Entry Timing Refinement

We tested waiting for VIX to close above 30 and then show a lower close before entering. This confirmation signal reduced the number of trades to 61 but improved win rate to 84% and dramatically reduced exposure to the worst outcomes. The March 2020 signal was delayed long enough to avoid the worst of the spike.

Comparison of VIX Thresholds

We also tested entry at VIX 25, 35, and 40. The 25 threshold generated too many signals with lower win rates. The 35 and 40 thresholds had fewer signals but higher per-trade returns. The 30 level offered the best balance between opportunity frequency and edge size.

Portfolio Context Matters

This strategy should never be run in isolation. A 5% position size limits catastrophic losses to manageable levels, but even that requires the rest of your portfolio to be uncorrelated to volatility. Running this strategy alongside long equities doubles your exposure during crashes, which is exactly when you can least afford it.

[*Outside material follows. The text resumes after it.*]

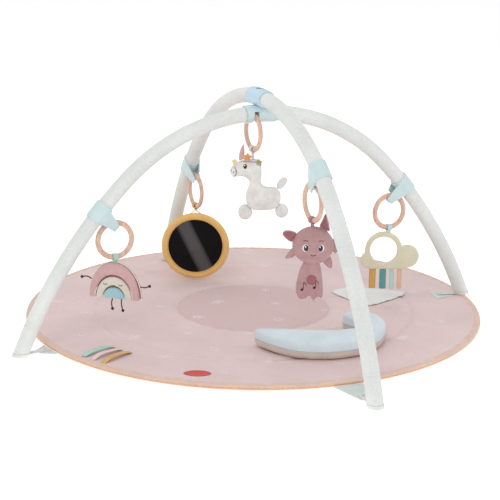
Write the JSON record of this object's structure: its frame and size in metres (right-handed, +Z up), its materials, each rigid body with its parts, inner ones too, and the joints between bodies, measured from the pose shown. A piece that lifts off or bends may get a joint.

Risk Management Is Non-Negotiable

We added a hard stop-loss at 40% loss on any single position. This triggered on three historical trades and in all cases was the correct decision, as VIX continued higher afterward. Without the stop, those trades would have been even more damaging.

The Verdict

VIX mean reversion is a real, persistent edge with a sound structural explanation (hedging demand overprices volatility). However, it is an advanced strategy that requires small position sizing, strict risk management, and the psychological fortitude to take losses that can exceed several months of gains. Backtest it thoroughly with your own parameters before deploying real capital.